**Task goal:** All of the data below must be repeated exactly.

-------- Information given --------

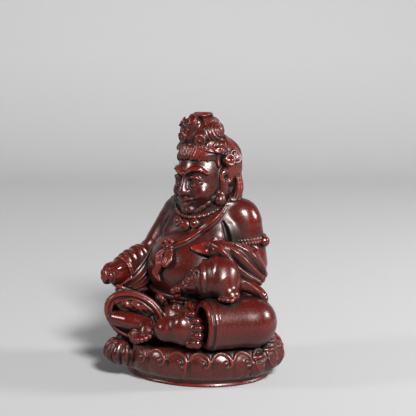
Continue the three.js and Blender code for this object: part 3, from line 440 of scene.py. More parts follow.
def lotus_bud():
    clay = Clay("lotus_bud", "base", FINE)
    core = Ball(base_place(-36, SEAT * 0.66, -1.86), 6.45, 5.7, 4.7)
    left = Ball(core.centre + place(-3.84, 0.62, -0.3), 3.8, 3.8, 3.8)
    right = Ball(core.centre + place(3.1, -2.6, 0.5), 3.05, 3.05, 3.05)
    clay.add(core.form(-0.3)).add(left.form(-0.3), 1.2).add(right.form(-0.2), 0.9)
    for azimuth in (-84, -56, -28, 0, 28):
        petal = [core.at(azimuth, -44, -0.2), core.at(azimuth + 2, -6, 0.25), core.at(azimuth + 6, 34, 0.1),
                 core.at(azimuth + 10, 58, -0.4)]
        clay.add(limb(petal, [0.9, 1.5, 1.25, 0.6]), 0.35)
    for azimuth in (-70, -42, -14, 14):
        clay.add(oval(core.at(azimuth + 6, 46, 0.1), 1.2, 1.2, 1.0), 0.3)
    way = unit(place(-0.5, -1, 0.2))
    clay.add(arc(left.at(-40, 8, 0.3), way, 1.7, 0.4, 0, 500, growth=-1.3), 0.2)
    clay.add(arc(right.at(0, 12, 0.2), (0.2, -1, 0.3), 1.4, 0.4, 0, 420, growth=-1), 0.2)


# Legs: folded trousers that rest on the seat, each ending in a wide double hem
LEG_RADIUS = 8.0
LEG_AXIS = SEAT + LEG_RADIUS
SIGN = {"left": 1, "right": -1}
KNEE = {"left": place(24.5, -6.5, 20.5), "right": place(-24.5, -6.5, 19.3)}
SHIN_WAY = {"left": place(-0.62, -0.78, 0), "right": place(0.64, -0.77, 0)}
SHIN_LENGTH = {"left": 14.0, "right": 16.4}
CUFF = {side: KNEE[side] + SHIN_WAY[side] * SHIN_LENGTH[side] for side in SIGN}
for cuff in CUFF.values():
    cuff[2] = LEG_AXIS
MOUTH_WAY = {"left": unit(SHIN_WAY["left"]), "right": unit(place(0.36, -0.93, 0))}
MOUTH_HALF = {"left": 6.9, "right": 8.9}
MOUTH_SAG = {"left": 0.0, "right": 0.2}
HEM_RADIUS = 6.92


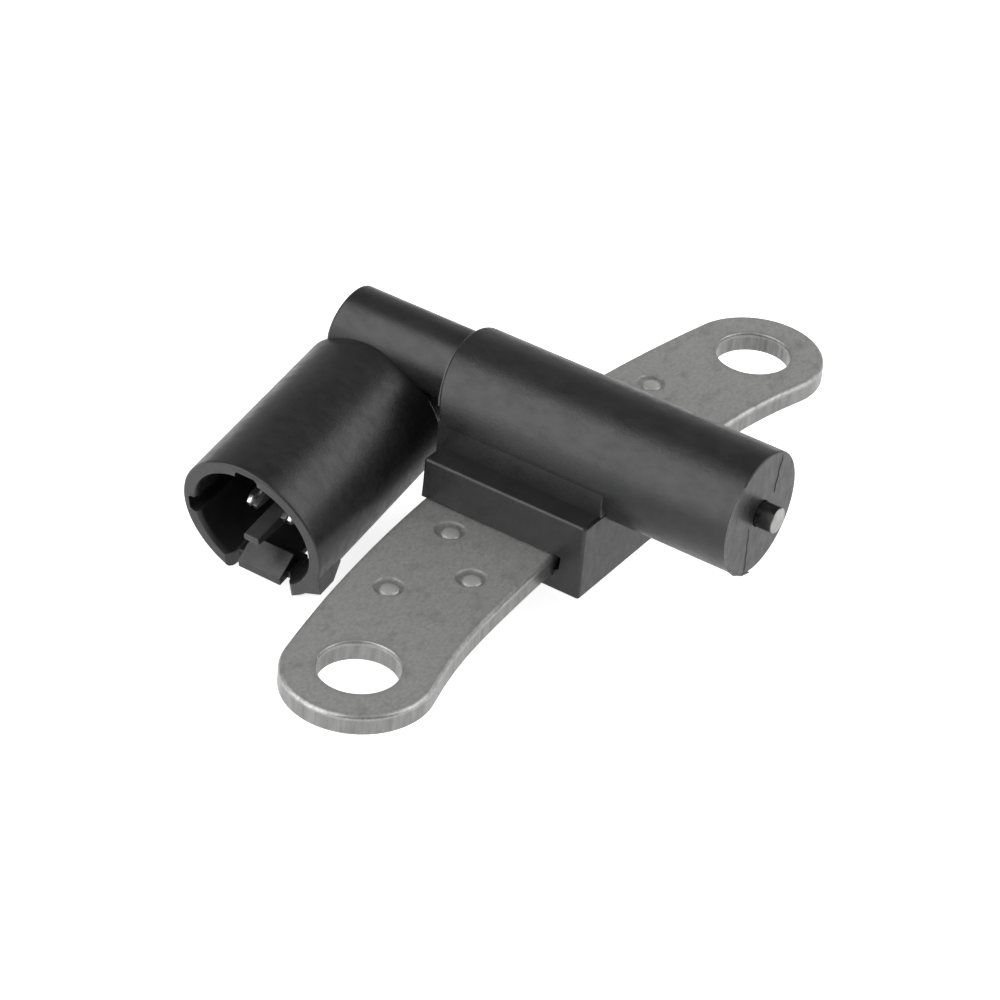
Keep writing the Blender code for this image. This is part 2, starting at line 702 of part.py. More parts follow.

--------

**Problem solution:**
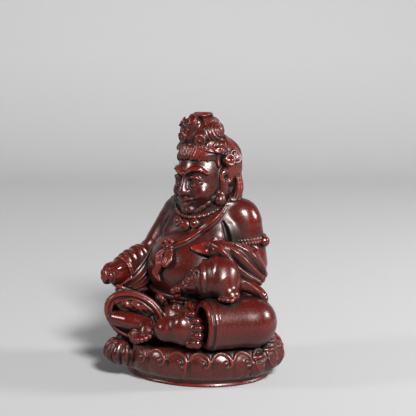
Continue the three.js and Blender code for this object: part 3, from line 440 of scene.py. More parts follow.
def lotus_bud():
    clay = Clay("lotus_bud", "base", FINE)
    core = Ball(base_place(-36, SEAT * 0.66, -1.86), 6.45, 5.7, 4.7)
    left = Ball(core.centre + place(-3.84, 0.62, -0.3), 3.8, 3.8, 3.8)
    right = Ball(core.centre + place(3.1, -2.6, 0.5), 3.05, 3.05, 3.05)
    clay.add(core.form(-0.3)).add(left.form(-0.3), 1.2).add(right.form(-0.2), 0.9)
    for azimuth in (-84, -56, -28, 0, 28):
        petal = [core.at(azimuth, -44, -0.2), core.at(azimuth + 2, -6, 0.25), core.at(azimuth + 6, 34, 0.1),
                 core.at(azimuth + 10, 58, -0.4)]
        clay.add(limb(petal, [0.9, 1.5, 1.25, 0.6]), 0.35)
    for azimuth in (-70, -42, -14, 14):
        clay.add(oval(core.at(azimuth + 6, 46, 0.1), 1.2, 1.2, 1.0), 0.3)
    way = unit(place(-0.5, -1, 0.2))
    clay.add(arc(left.at(-40, 8, 0.3), way, 1.7, 0.4, 0, 500, growth=-1.3), 0.2)
    clay.add(arc(right.at(0, 12, 0.2), (0.2, -1, 0.3), 1.4, 0.4, 0, 420, growth=-1), 0.2)


# Legs: folded trousers that rest on the seat, each ending in a wide double hem
LEG_RADIUS = 8.0
LEG_AXIS = SEAT + LEG_RADIUS
SIGN = {"left": 1, "right": -1}
KNEE = {"left": place(24.5, -6.5, 20.5), "right": place(-24.5, -6.5, 19.3)}
SHIN_WAY = {"left": place(-0.62, -0.78, 0), "right": place(0.64, -0.77, 0)}
SHIN_LENGTH = {"left": 14.0, "right": 16.4}
CUFF = {side: KNEE[side] + SHIN_WAY[side] * SHIN_LENGTH[side] for side in SIGN}
for cuff in CUFF.values():
    cuff[2] = LEG_AXIS
MOUTH_WAY = {"left": unit(SHIN_WAY["left"]), "right": unit(place(0.36, -0.93, 0))}
MOUTH_HALF = {"left": 6.9, "right": 8.9}
MOUTH_SAG = {"left": 0.0, "right": 0.2}
HEM_RADIUS = 6.92


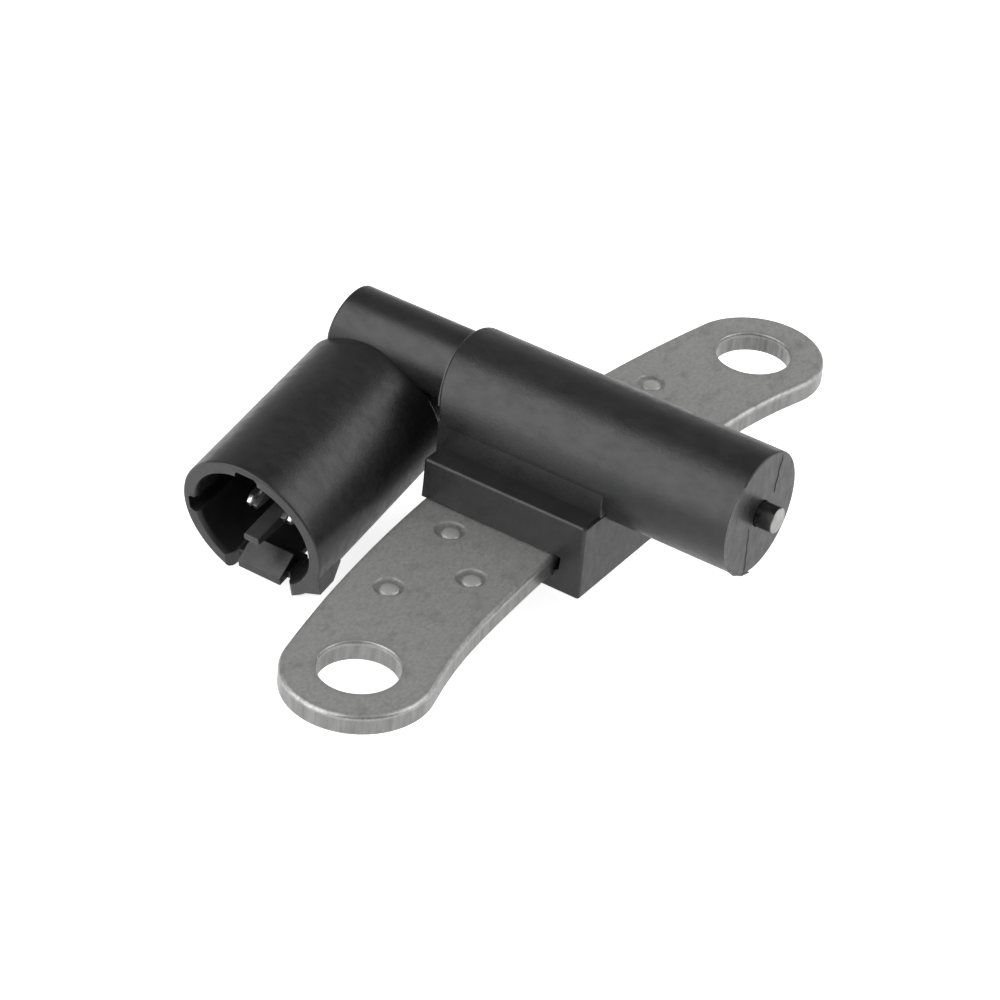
Keep writing the Blender code for this image. This is part 2, starting at line 702 of part.py. More parts follow.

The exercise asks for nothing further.